Strange how despite modern influences, most people still prefer old school bodybuilding look.


----------



## YOUNGMUSCLE

I suspect (most) people prefer the old school look as it is easier to achieve. That's just my opinion though!


----------



## PortsladeMan

lufc90 said:


> The sides should be interesting aswell


I know, I'm looking forward to them.

I am most interested in night sweats.


----------



## G-man99

YOUNGMUSCLE said:


> I suspect (most) people prefer the old school look as it is easier to achieve. That's just my opinion though!

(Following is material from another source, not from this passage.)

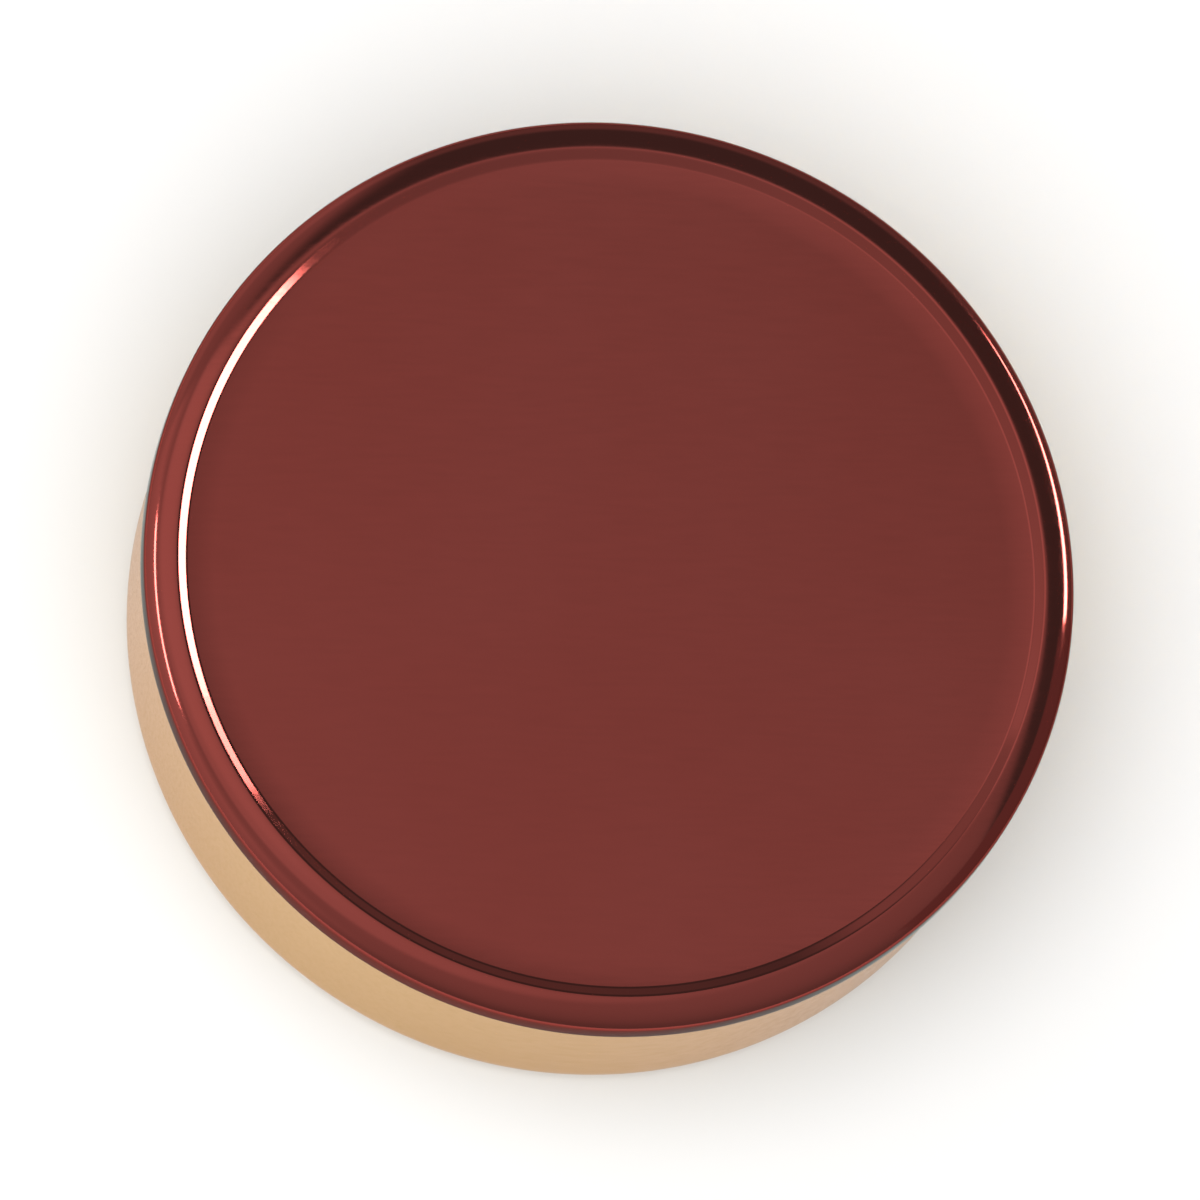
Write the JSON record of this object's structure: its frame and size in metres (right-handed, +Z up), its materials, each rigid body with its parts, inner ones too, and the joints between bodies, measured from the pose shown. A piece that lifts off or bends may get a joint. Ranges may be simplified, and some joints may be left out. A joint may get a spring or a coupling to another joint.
{
  "type": "shoe polish tin",
  "caption": "Low round slip-lid tin of solid wax shoe polish: recessed-panel pressed lid with a raised rounded rim, straight drawn can, sealing ring and polish cake.",
  "frame": {"origin": "centre of the foot ring, on the surface that the tin stands on", "axes": "+Z up along the tin's axis, out through the lid; the tin is round, so +X and +Y are any two directions square to it"},
  "size_m": [0.07, 0.07, 0.0215],
  "materials": {
    "burgundy_lacquer": "transparent burgundy lacquer over bright tinplate, high gloss",
    "gold_lacquer": "pale gold lacquer over tinplate, satin gloss",
    "seal_compound": "off-white sealing compound, matte",
    "wax_polish": "hard dark burgundy wax paste, satin skin"
  },
  "bodies": {
    "base": {"base_can": "gold_lacquer", "polish_cake": "wax_polish"},
    "seal": {"sealing_ring": "seal_compound"},
    "lid": {"lid_shell": "burgundy_lacquer"}
  },
  "joints": [
    {"name": "lid_lift", "type": "slide", "parent": "base", "child": "seal", "axis": [0, 0, 1], "range_m": [0, 0.03]},
    {"name": "lid_turn", "type": "hinge", "parent": "seal", "child": "lid", "pos_m": [0, 0, 0.0205], "axis": [0, 0, 1], "continuous": true}
  ]
}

I prefer the old school look as it doesn't look comical that modern bb does.

I'm sure both physiques require MUCH more dedication than 99.9% of the people on here can give it, along with LOTS of drugs


----------



## G-man99

PortsladeMan said:


> I know, I'm looking forward to them.
> 
> I am most interested in night sweats.


Why would night sweats interest you??

It's basically being hot and sweaty in bed and struggling to sleep, not exactly interesting


----------



## kf_ukbff

The guy may get some hate but id kill for rob riches physique


----------



## nWo

YOUNGMUSCLE said:


> I suspect (most) people prefer the old school look as it is easier to achieve. That's just my opinion though!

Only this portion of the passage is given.